According to a recent report prepared by the Brookings Institution, by the 1970s and '80s, federal courts had generally approved of funding for social services, but not to an explicitly religious enterprise. Funding was approved on a case-by-case basis and depended upon the intended use. During the panel discussion, Foltin said that, in essence, large organizations like Jewish federations could expect government funding during that period, while individual congregations were not encouraged to apply.
"Those were the basic parameters, but there were no laws saying that this is the way things worked," said Foltin.
Of course, the Bush administration sought to change that, and by doing so, clearly define its partnership with faith groups in early 2001 when it created the White House office.
These days, America can have the funding and the services, but with that comes lots of "tsuris," explained DiIulio.
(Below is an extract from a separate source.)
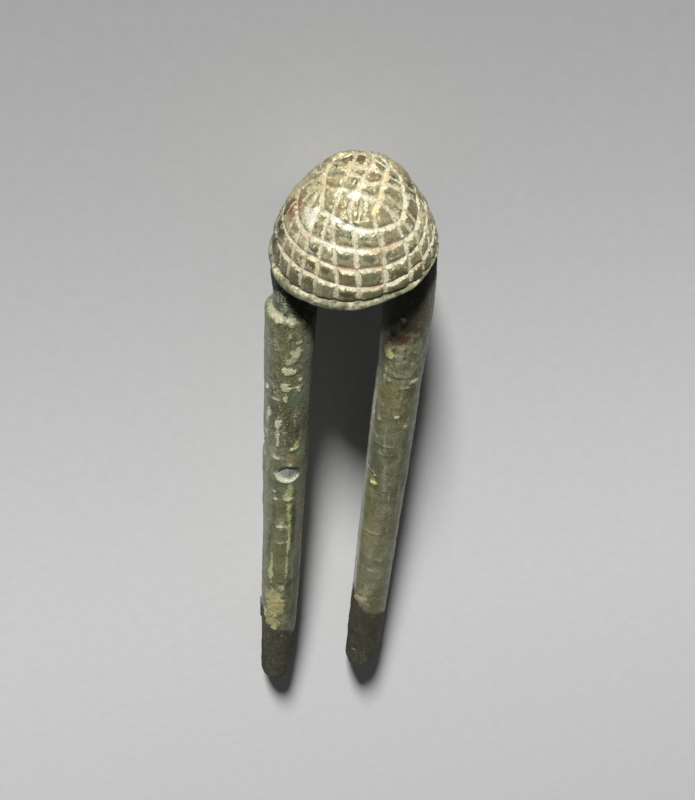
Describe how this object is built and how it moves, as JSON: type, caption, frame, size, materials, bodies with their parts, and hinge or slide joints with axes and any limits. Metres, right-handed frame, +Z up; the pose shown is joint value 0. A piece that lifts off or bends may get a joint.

For example, could a Catholic priest expect to be hired to run a Jewish organization? Should religion matter when it comes to the director of a drug-treatment program? Some religious organizations have argued that they can't serve their purpose if key employees don't subscribe to the doctrine.
But he also noted that the vast majority of religious groups serving disadvantaged communities do not inherently face such quandaries, and the government needs to find a way to better support their work. This can happen before it needs to address the remaining actors -- a small minority -- in the faith-based community where church-state lines often become quite blurry.
DiIulio also added that under Bush, the office did not live up to its potential. He claimed that at times, it lacked transparency and was repeatedly accused of being politicized.
Hiring still remains the thorniest issue; and, in July, Obama said that he'd continue the White House office, but reverse this controversial element of Bush's policy. But the Feb. 5 executive order establishing the new Office of Faith-Based and Neighborhood Partnerships -- along with a 25-member advisory council -- made no mention of hiring practices and, in fact, gave few clues as to how the new office will operate.
The Anti-Defamation League, for one, followed suit with a critical letter to the White House.
"We are deeply troubled by the prospect that taxpayer money will likely fund religious discrimination in employment decisions involving the people who deliver faith-based social services," wrote Glen S. Lewy, ADL national chair, and Abraham Foxman, ADL national director.
But other groups have withheld public judgment, and seem content to give the administration time to figure how to deal with this sensitive issue.
After the program, Foltin noted that AJCommittee is still opposed to the notion of sanctioning discrimination in hiring, but recognized that the Jewish community will have to take part in the dialogue about where lines should be drawn.
"It was easier for us when we knew what we were against ... we didn't like what was being proposed and put forward by President Bush," said Foltin. "Now, we see President Obama is building something from the ground up, and it gets much harder because we have to be proscriptive. We have to say what it should look like."